— START Given information —

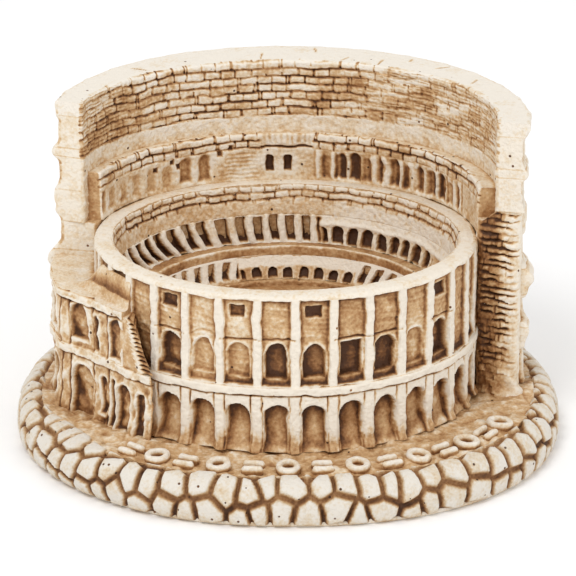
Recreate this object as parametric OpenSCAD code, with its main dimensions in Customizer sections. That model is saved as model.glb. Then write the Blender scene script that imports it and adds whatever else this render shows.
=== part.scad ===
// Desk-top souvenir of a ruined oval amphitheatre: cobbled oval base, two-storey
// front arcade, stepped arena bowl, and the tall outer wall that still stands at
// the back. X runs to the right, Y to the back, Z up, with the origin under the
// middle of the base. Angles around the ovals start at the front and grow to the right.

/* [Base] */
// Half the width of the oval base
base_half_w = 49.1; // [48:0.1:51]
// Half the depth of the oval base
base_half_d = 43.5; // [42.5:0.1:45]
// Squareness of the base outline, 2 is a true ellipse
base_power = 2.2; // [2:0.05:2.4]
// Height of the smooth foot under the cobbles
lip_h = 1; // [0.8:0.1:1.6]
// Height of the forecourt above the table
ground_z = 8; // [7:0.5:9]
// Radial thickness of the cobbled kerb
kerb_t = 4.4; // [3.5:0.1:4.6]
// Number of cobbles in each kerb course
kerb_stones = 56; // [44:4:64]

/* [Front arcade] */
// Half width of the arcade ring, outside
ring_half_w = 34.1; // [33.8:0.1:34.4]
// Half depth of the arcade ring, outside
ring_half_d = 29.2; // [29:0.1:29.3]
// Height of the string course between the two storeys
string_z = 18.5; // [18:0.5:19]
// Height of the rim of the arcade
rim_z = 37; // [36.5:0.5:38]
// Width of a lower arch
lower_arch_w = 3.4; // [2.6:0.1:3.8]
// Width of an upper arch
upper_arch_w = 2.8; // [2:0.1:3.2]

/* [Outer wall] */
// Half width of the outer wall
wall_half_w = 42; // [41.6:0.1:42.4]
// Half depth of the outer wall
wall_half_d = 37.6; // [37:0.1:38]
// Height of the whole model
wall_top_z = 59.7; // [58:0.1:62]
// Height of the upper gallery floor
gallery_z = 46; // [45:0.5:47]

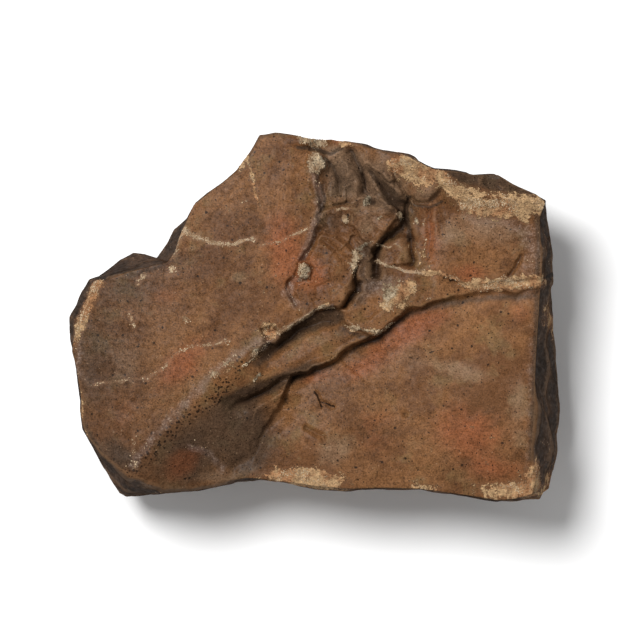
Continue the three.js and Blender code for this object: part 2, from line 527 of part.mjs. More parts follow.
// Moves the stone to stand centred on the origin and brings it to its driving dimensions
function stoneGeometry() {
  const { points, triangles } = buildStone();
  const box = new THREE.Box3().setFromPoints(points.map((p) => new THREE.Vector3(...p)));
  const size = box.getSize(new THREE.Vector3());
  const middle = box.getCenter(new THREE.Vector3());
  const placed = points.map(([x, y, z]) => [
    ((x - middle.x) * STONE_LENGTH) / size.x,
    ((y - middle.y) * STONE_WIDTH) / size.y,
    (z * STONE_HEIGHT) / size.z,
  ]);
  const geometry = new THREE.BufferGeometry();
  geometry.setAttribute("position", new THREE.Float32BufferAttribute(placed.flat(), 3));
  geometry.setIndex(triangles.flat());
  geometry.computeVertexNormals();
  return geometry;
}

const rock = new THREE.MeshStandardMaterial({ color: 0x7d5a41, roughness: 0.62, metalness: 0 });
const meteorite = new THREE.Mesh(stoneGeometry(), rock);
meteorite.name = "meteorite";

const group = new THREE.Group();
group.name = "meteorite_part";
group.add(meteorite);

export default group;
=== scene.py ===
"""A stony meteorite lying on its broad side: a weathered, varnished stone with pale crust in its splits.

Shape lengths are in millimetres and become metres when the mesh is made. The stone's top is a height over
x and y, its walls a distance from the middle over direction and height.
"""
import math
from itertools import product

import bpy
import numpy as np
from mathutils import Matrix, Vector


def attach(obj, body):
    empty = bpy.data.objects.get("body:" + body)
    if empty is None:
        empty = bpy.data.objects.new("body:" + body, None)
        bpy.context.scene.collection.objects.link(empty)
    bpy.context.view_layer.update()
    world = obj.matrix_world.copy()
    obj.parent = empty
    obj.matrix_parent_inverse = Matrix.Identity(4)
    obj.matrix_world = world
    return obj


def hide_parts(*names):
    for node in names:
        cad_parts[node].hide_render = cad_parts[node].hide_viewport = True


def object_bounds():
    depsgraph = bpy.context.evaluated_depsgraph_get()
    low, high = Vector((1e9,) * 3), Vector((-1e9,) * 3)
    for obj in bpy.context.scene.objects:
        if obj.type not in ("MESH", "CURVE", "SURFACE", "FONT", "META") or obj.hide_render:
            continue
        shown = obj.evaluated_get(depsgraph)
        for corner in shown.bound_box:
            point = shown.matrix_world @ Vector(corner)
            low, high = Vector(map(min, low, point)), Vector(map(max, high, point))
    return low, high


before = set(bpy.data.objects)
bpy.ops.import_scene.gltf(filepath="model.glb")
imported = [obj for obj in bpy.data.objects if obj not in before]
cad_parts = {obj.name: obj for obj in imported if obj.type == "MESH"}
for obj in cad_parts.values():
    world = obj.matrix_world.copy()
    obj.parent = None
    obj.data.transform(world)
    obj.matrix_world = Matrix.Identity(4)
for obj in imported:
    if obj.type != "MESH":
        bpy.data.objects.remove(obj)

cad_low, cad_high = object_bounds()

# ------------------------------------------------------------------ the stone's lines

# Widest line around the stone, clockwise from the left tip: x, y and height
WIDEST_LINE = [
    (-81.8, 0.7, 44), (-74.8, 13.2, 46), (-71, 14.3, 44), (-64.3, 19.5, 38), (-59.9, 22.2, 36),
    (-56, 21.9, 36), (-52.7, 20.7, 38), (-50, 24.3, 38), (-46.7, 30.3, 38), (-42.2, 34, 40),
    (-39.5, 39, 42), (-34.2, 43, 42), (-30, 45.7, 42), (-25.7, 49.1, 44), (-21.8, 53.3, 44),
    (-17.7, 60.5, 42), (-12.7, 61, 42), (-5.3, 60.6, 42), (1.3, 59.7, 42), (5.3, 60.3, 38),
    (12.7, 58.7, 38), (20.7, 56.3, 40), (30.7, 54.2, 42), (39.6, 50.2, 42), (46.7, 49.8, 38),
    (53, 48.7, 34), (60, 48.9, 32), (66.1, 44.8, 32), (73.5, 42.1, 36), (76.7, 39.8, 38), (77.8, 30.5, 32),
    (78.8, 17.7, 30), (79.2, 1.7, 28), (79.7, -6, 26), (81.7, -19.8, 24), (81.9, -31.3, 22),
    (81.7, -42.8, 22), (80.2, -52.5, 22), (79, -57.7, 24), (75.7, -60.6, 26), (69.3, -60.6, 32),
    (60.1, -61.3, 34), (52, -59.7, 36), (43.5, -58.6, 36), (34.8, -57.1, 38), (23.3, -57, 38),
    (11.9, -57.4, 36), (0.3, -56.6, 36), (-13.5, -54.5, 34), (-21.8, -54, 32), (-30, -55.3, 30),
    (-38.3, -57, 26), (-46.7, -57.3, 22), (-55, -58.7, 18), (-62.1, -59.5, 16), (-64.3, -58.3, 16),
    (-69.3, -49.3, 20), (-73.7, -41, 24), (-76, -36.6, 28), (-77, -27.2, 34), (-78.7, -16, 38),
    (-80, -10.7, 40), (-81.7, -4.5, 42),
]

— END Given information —

The required output is an exact reproduction of the lines starting at the one that contains "const rock = new" and ending at the one that contains "obj.parent = empty". Both boundary lines belong to it.

const rock = new THREE.MeshStandardMaterial({ color: 0x7d5a41, roughness: 0.62, metalness: 0 });
const meteorite = new THREE.Mesh(stoneGeometry(), rock);
meteorite.name = "meteorite";

const group = new THREE.Group();
group.name = "meteorite_part";
group.add(meteorite);

export default group;
=== scene.py ===
"""A stony meteorite lying on its broad side: a weathered, varnished stone with pale crust in its splits.

Shape lengths are in millimetres and become metres when the mesh is made. The stone's top is a height over
x and y, its walls a distance from the middle over direction and height.
"""
import math
from itertools import product

import bpy
import numpy as np
from mathutils import Matrix, Vector


def attach(obj, body):
    empty = bpy.data.objects.get("body:" + body)
    if empty is None:
        empty = bpy.data.objects.new("body:" + body, None)
        bpy.context.scene.collection.objects.link(empty)
    bpy.context.view_layer.update()
    world = obj.matrix_world.copy()
    obj.parent = empty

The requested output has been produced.